Input records -

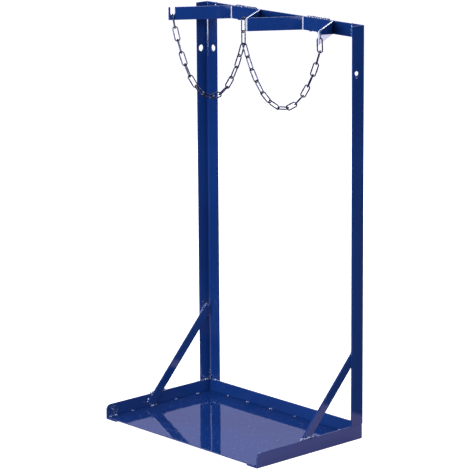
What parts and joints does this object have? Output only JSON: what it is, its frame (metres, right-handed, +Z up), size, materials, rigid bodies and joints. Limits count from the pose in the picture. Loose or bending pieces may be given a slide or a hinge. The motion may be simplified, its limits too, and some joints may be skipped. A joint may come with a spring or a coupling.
{
  "type": "two-cylinder gas bottle stand",
  "caption": "Free-standing open-fronted angle-iron stand for two gas cylinders, with a tray, two braced posts, a rail with V yokes and hooked retaining chains.",
  "frame": {"origin": "centre of the base rectangle, on the floor", "axes": "+X to the stand's right seen from the front, +Y to the back, +Z up"},
  "size_m": [0.6, 0.38, 1.103],
  "materials": {
    "blue_paint": "gloss enamel over welded steel",
    "zinc": "bright zinc plated steel wire"
  },
  "bodies": {
    "frame": {"floor_plate": "blue_paint", "left_rim": "blue_paint", "right_rim": "blue_paint", "back_rim": "blue_paint", "left_post": "blue_paint", "right_post": "blue_paint", "top_rail": "blue_paint", "left_yoke": "blue_paint", "right_yoke": "blue_paint", "left_brace": "blue_paint", "right_brace": "blue_paint", "anchor_link": "zinc"},
    "centre_link": {"centre_link": "zinc"},
    "left_hook": {"left_hook_link": "zinc"},
    "right_hook": {"right_hook_link": "zinc"},
    "left_chain": {"left_link_1": "zinc", "left_link_2": "zinc", "left_link_3": "zinc", "left_link_4": "zinc", "left_link_5": "zinc", "left_link_6": "zinc", "left_link_7": "zinc", "left_link_8": "zinc", "left_link_9": "zinc", "left_link_10": "zinc", "left_link_11": "zinc", "left_link_12": "zinc", "left_link_13": "zinc"},
    "right_chain": {"right_link_1": "zinc", "right_link_2": "zinc", "right_link_3": "zinc", "right_link_4": "zinc", "right_link_5": "zinc", "right_link_6": "zinc", "right_link_7": "zinc", "right_link_8": "zinc", "right_link_9": "zinc", "right_link_10": "zinc", "right_link_11": "zinc", "right_link_12": "zinc", "right_link_13": "zinc"}
  },
  "joints": [
    {"name": "left_chain_swing", "type": "hinge", "parent": "frame", "child": "left_chain", "pos_m": [-0.27841, 0.0544, 1.04371], "axis": [0.9988, -0.0044, -0.0487], "range_deg": [-25, 25]},
    {"name": "right_chain_swing", "type": "hinge", "parent": "frame", "child": "right_chain", "pos_m": [0.27841, 0.0544, 1.04371], "axis": [0.9989, 0.0042, 0.0465], "range_deg": [-25, 25]},
    {"name": "centre_link_turn", "type": "hinge", "parent": "frame", "child": "centre_link", "pos_m": [-0.00632, 0.05323, 1.04725], "axis": [0, 0, 1], "range_deg": [-5, 5]},
    {"name": "left_hook_turn", "type": "hinge", "parent": "frame", "child": "left_hook", "pos_m": [-0.27998, 0.05206, 1.06149], "axis": [0.0875, 0.1297, -0.9877], "range_deg": [-12, 12]},
    {"name": "right_hook_turn", "type": "hinge", "parent": "frame", "child": "right_hook", "pos_m": [0.27998, 0.05206, 1.06149], "axis": [-0.0875, 0.1297, -0.9877], "range_deg": [-12, 12]}
  ]
}
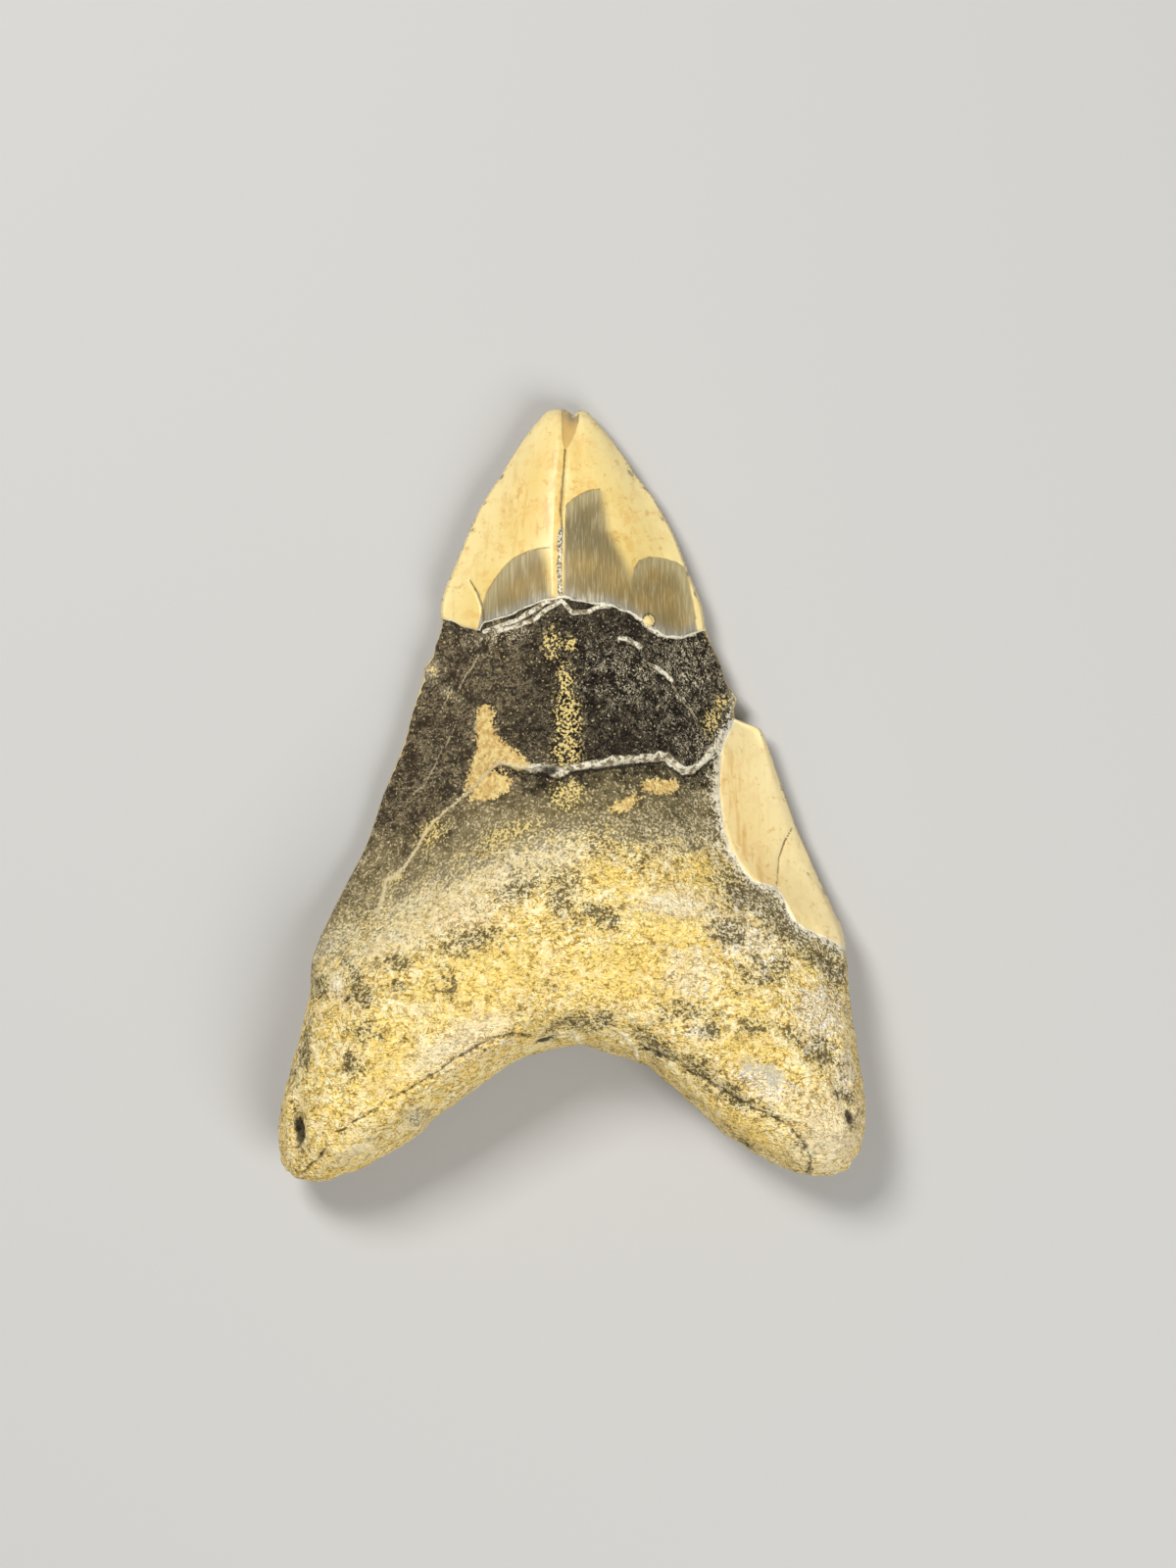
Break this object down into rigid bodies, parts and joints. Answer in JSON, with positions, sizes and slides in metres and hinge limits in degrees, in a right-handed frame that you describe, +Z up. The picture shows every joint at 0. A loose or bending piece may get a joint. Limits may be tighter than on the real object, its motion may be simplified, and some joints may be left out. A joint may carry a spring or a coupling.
{
  "type": "megalodon tooth",
  "caption": "Large triangular fossil shark tooth with a flaked enamel cap over the tip, bare dentine, a leaf of enamel at one edge and an arched, two-lobed root.",
  "frame": {"origin": "on the surface that the labial face lies on, under the middle of the bounding box", "axes": "+Y from the root to the tip, +Z up out of the domed lingual face, +X to the right as that face is seen with the tip up"},
  "size_m": [0.0916, 0.1208, 0.0264],
  "materials": {
    "fossil": "satin cream enamel where it is left, rough dark brown dentine and a rough ochre root"
  },
  "bodies": {
    "root": {"tooth": "fossil"}
  },
  "joints": []
}
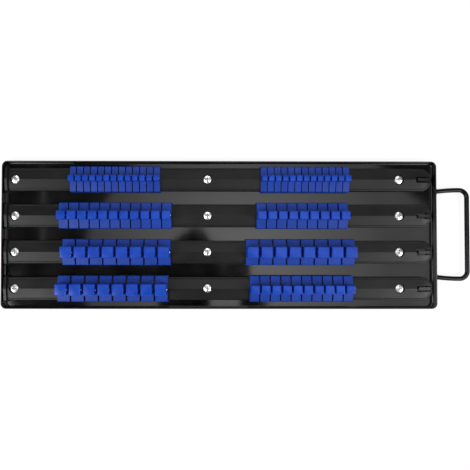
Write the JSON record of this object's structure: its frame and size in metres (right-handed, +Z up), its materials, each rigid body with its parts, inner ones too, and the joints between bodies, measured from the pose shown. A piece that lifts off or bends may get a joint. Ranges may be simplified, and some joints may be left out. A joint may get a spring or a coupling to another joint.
{
  "type": "socket organizer tray",
  "caption": "Shallow black steel tray with a wire handle and moulded rails; blue spring-ball clips for small, middle and large drives slide along each rail.",
  "frame": {"origin": "centre of the tray's underside", "axes": "+X along the tray to the handle, +Y across it to the row of smallest clips, +Z up"},
  "size_m": [0.5089, 0.16, 0.0226],
  "materials": {
    "tray_paint": "glossy black baked paint",
    "handle_paint": "glossy black baked paint",
    "rail_plastic": "satin black moulded plastic",
    "clip_plastic": "satin blue moulded plastic",
    "ball_steel": "polished steel ball",
    "spring_steel": "spring wire",
    "screw_steel": "bright zinc plate"
  },
  "bodies": {
    "tray": {"tray": "tray_paint", "handle": "handle_paint", "rail_1": "rail_plastic", "rail_2": "rail_plastic", "rail_3": "rail_plastic", "rail_4": "rail_plastic", "rail_screws": "screw_steel"},
    "stop_tongue_1": {"stop_tongue_1": "rail_plastic"},
    "stop_tongue_2": {"stop_tongue_2": "rail_plastic"},
    "stop_tongue_3": {"stop_tongue_3": "rail_plastic"},
    "stop_tongue_4": {"stop_tongue_4": "rail_plastic"},
    "row1_left_clips": {"row1_left_clips": "clip_plastic", "row1_left_springs": "spring_steel"},
    "row1_left_lead_clip": {"row1_left_lead_clip": "clip_plastic", "row1_left_lead_spring": "spring_steel"},
    "row1_left_balls": {"row1_left_balls": "ball_steel"},
    "row1_left_lead_ball": {"row1_left_lead_ball": "ball_steel"},
    "row1_right_clips": {"row1_right_clips": "clip_plastic", "row1_right_springs": "spring_steel"},
    "row1_right_lead_clip": {"row1_right_lead_clip": "clip_plastic", "row1_right_lead_spring": "spring_steel"},
    "row1_right_balls": {"row1_right_balls": "ball_steel"},
    "row1_right_lead_ball": {"row1_right_lead_ball": "ball_steel"},
    "row2_left_clips": {"row2_left_clips": "clip_plastic", "row2_left_springs": "spring_steel"},
    "row2_left_lead_clip": {"row2_left_lead_clip": "clip_plastic", "row2_left_lead_spring": "spring_steel"},
    "row2_left_balls": {"row2_left_balls": "ball_steel"},
    "row2_left_lead_ball": {"row2_left_lead_ball": "ball_steel"},
    "row2_right_clips": {"row2_right_clips": "clip_plastic", "row2_right_springs": "spring_steel"},
    "row2_right_lead_clip": {"row2_right_lead_clip": "clip_plastic", "row2_right_lead_spring": "spring_steel"},
    "row2_right_balls": {"row2_right_balls": "ball_steel"},
    "row2_right_lead_ball": {"row2_right_lead_ball": "ball_steel"},
    "row3_left_clips": {"row3_left_clips": "clip_plastic", "row3_left_springs": "spring_steel"},
    "row3_left_lead_clip": {"row3_left_lead_clip": "clip_plastic", "row3_left_lead_spring": "spring_steel"},
    "row3_left_balls": {"row3_left_balls": "ball_steel"},
    "row3_left_lead_ball": {"row3_left_lead_ball": "ball_steel"},
    "row3_right_clips": {"row3_right_clips": "clip_plastic", "row3_right_springs": "spring_steel"},
    "row3_right_lead_clip": {"row3_right_lead_clip": "clip_plastic", "row3_right_lead_spring": "spring_steel"},
    "row3_right_balls": {"row3_right_balls": "ball_steel"},
    "row3_right_lead_ball": {"row3_right_lead_ball": "ball_steel"},
    "row4_left_clips": {"row4_left_clips": "clip_plastic", "row4_left_springs": "spring_steel"},
    "row4_left_lead_clip": {"row4_left_lead_clip": "clip_plastic", "row4_left_lead_spring": "spring_steel"},
    "row4_left_balls": {"row4_left_balls": "ball_steel"},
    "row4_left_lead_ball": {"row4_left_lead_ball": "ball_steel"},
    "row4_right_clips": {"row4_right_clips": "clip_plastic", "row4_right_springs": "spring_steel"},
    "row4_right_lead_clip": {"row4_right_lead_clip": "clip_plastic", "row4_right_lead_spring": "spring_steel"},
    "row4_right_balls": {"row4_right_balls": "ball_steel"},
    "row4_right_lead_ball": {"row4_right_lead_ball": "ball_steel"}
  },
  "joints": [
    {"name": "stop_tongue_1_press", "type": "hinge", "parent": "tray", "child": "stop_tongue_1", "pos_m": [0.22955, 0.0604, 0.00451], "axis": [0, -1, 0], "range_deg": [0, 8], "stiffness_Nm_per_rad": 0.5},
    {"name": "stop_tongue_2_press", "type": "hinge", "parent": "tray", "child": "stop_tongue_2", "pos_m": [0.22955, 0.0208, 0.00451], "axis": [0, -1, 0], "range_deg": [0, 8], "stiffness_Nm_per_rad": 0.5},
    {"name": "stop_tongue_3_press", "type": "hinge", "parent": "tray", "child": "stop_tongue_3", "pos_m": [0.22955, -0.0188, 0.00451], "axis": [0, -1, 0], "range_deg": [0, 8], "stiffness_Nm_per_rad": 0.5},
    {"name": "stop_tongue_4_press", "type": "hinge", "parent": "tray", "child": "stop_tongue_4", "pos_m": [0.22955, -0.0584, 0.00451], "axis": [0, -1, 0], "range_deg": [0, 8], "stiffness_Nm_per_rad": 0.5},
    {"name": "row1_left_clips_slide", "type": "slide", "parent": "tray", "child": "row1_left_clips", "axis": [1, 0, 0], "range_m": [-0.0669, 0]},
    {"name": "row1_left_lead_clip_slide", "type": "slide", "parent": "tray", "child": "row1_left_lead_clip", "axis": [1, 0, 0], "range_m": [0, 0.0541]},
    {"name": "row1_left_balls_press", "type": "slide", "parent": "row1_left_clips", "child": "row1_left_balls", "axis": [-1, 0, 0], "range_m": [0, 0.00042], "stiffness_N_per_m": 9600, "springref_m": -0.0003, "deforming": ["row1_left_springs"]},
    {"name": "row1_left_lead_ball_press", "type": "slide", "parent": "row1_left_lead_clip", "child": "row1_left_lead_ball", "axis": [-1, 0, 0], "range_m": [0, 0.00042], "stiffness_N_per_m": 800, "springref_m": -0.0003, "deforming": ["row1_left_lead_spring"]},
    {"name": "row1_right_clips_slide", "type": "slide", "parent": "tray", "child": "row1_right_clips", "axis": [1, 0, 0], "range_m": [0, 0.0746]},
    {"name": "row1_right_lead_clip_slide", "type": "slide", "parent": "tray", "child": "row1_right_lead_clip", "axis": [1, 0, 0], "range_m": [-0.0541, 0]},
    {"name": "row1_right_balls_press", "type": "slide", "parent": "row1_right_clips", "child": "row1_right_balls", "axis": [-1, 0, 0], "range_m": [0, 0.00042], "stiffness_N_per_m": 9600, "springref_m": -0.0003, "deforming": ["row1_right_springs"]},
    {"name": "row1_right_lead_ball_press", "type": "slide", "parent": "row1_right_lead_clip", "child": "row1_right_lead_ball", "axis": [-1, 0, 0], "range_m": [0, 0.00042], "stiffness_N_per_m": 800, "springref_m": -0.0003, "deforming": ["row1_right_lead_spring"]},
    {"name": "row2_left_clips_slide", "type": "slide", "parent": "tray", "child": "row2_left_clips", "axis": [1, 0, 0], "range_m": [-0.055, 0]},
    {"name": "row2_left_lead_clip_slide", "type": "slide", "parent": "tray", "child": "row2_left_lead_clip", "axis": [1, 0, 0], "range_m": [0, 0.0454]},
    {"name": "row2_left_balls_press", "type": "slide", "parent": "row2_left_clips", "child": "row2_left_balls", "axis": [-1, 0, 0], "range_m": [0, 0.00066], "stiffness_N_per_m": 15000, "springref_m": -0.0003, "deforming": ["row2_left_springs"]},
    {"name": "row2_left_lead_ball_press", "type": "slide", "parent": "row2_left_lead_clip", "child": "row2_left_lead_ball", "axis": [-1, 0, 0], "range_m": [0, 0.00066], "stiffness_N_per_m": 1500, "springref_m": -0.0003, "deforming": ["row2_left_lead_spring"]},
    {"name": "row2_right_clips_slide", "type": "slide", "parent": "tray", "child": "row2_right_clips", "axis": [1, 0, 0], "range_m": [0, 0.0761]},
    {"name": "row2_right_lead_clip_slide", "type": "slide", "parent": "tray", "child": "row2_right_lead_clip", "axis": [1, 0, 0], "range_m": [-0.0454, 0]},
    {"name": "row2_right_balls_press", "type": "slide", "parent": "row2_right_clips", "child": "row2_right_balls", "axis": [-1, 0, 0], "range_m": [0, 0.00066], "stiffness_N_per_m": 12000, "springref_m": -0.0003, "deforming": ["row2_right_springs"]},
    {"name": "row2_right_lead_ball_press", "type": "slide", "parent": "row2_right_lead_clip", "child": "row2_right_lead_ball", "axis": [-1, 0, 0], "range_m": [0, 0.00066], "stiffness_N_per_m": 1500, "springref_m": -0.0003, "deforming": ["row2_right_lead_spring"]},
    {"name": "row3_left_clips_slide", "type": "slide", "parent": "tray", "child": "row3_left_clips", "axis": [1, 0, 0], "range_m": [-0.0591, 0]},
    {"name": "row3_left_lead_clip_slide", "type": "slide", "parent": "tray", "child": "row3_left_lead_clip", "axis": [1, 0, 0], "range_m": [0, 0.0399]},
    {"name": "row3_left_balls_press", "type": "slide", "parent": "row3_left_clips", "child": "row3_left_balls", "axis": [-1, 0, 0], "range_m": [0, 0.00086], "stiffness_N_per_m": 17500, "springref_m": -0.0003, "deforming": ["row3_left_springs"]},
    {"name": "row3_left_lead_ball_press", "type": "slide", "parent": "row3_left_lead_clip", "child": "row3_left_lead_ball", "axis": [-1, 0, 0], "range_m": [0, 0.00086], "stiffness_N_per_m": 2500, "springref_m": -0.0003, "deforming": ["row3_left_lead_spring"]},
    {"name": "row3_right_clips_slide", "type": "slide", "parent": "tray", "child": "row3_right_clips", "axis": [1, 0, 0], "range_m": [0, 0.0687]},
    {"name": "row3_right_lead_clip_slide", "type": "slide", "parent": "tray", "child": "row3_right_lead_clip", "axis": [1, 0, 0], "range_m": [-0.0399, 0]},
    {"name": "row3_right_balls_press", "type": "slide", "parent": "row3_right_clips", "child": "row3_right_balls", "axis": [-1, 0, 0], "range_m": [0, 0.00086], "stiffness_N_per_m": 17500, "springref_m": -0.0003, "deforming": ["row3_right_springs"]},
    {"name": "row3_right_lead_ball_press", "type": "slide", "parent": "row3_right_lead_clip", "child": "row3_right_lead_ball", "axis": [-1, 0, 0], "range_m": [0, 0.00086], "stiffness_N_per_m": 2500, "springref_m": -0.0003, "deforming": ["row3_right_lead_spring"]},
    {"name": "row4_left_clips_slide", "type": "slide", "parent": "tray", "child": "row4_left_clips", "axis": [1, 0, 0], "range_m": [-0.054, 0]},
    {"name": "row4_left_lead_clip_slide", "type": "slide", "parent": "tray", "child": "row4_left_lead_clip", "axis": [1, 0, 0], "range_m": [0, 0.0436]},
    {"name": "row4_left_balls_press", "type": "slide", "parent": "row4_left_clips", "child": "row4_left_balls", "axis": [-1, 0, 0], "range_m": [0, 0.00086], "stiffness_N_per_m": 17500, "springref_m": -0.0003, "deforming": ["row4_left_springs"]},
    {"name": "row4_left_lead_ball_press", "type": "slide", "parent": "row4_left_lead_clip", "child": "row4_left_lead_ball", "axis": [-1, 0, 0], "range_m": [0, 0.00086], "stiffness_N_per_m": 2500, "springref_m": -0.0003, "deforming": ["row4_left_lead_spring"]},
    {"name": "row4_right_clips_slide", "type": "slide", "parent": "tray", "child": "row4_right_clips", "axis": [1, 0, 0], "range_m": [0, 0.0709]},
    {"name": "row4_right_lead_clip_slide", "type": "slide", "parent": "tray", "child": "row4_right_lead_clip", "axis": [1, 0, 0], "range_m": [-0.0436, 0]},
    {"name": "row4_right_balls_press", "type": "slide", "parent": "row4_right_clips", "child": "row4_right_balls", "axis": [-1, 0, 0], "range_m": [0, 0.00066], "stiffness_N_per_m": 13500, "springref_m": -0.0003, "deforming": ["row4_right_springs"]},
    {"name": "row4_right_lead_ball_press", "type": "slide", "parent": "row4_right_lead_clip", "child": "row4_right_lead_ball", "axis": [-1, 0, 0], "range_m": [0, 0.00066], "stiffness_N_per_m": 1500, "springref_m": -0.0003, "deforming": ["row4_right_lead_spring"]}
  ]
}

What you will do -
Write down only the number of lines that contain the string "JSON" in the listing.

Task result -
3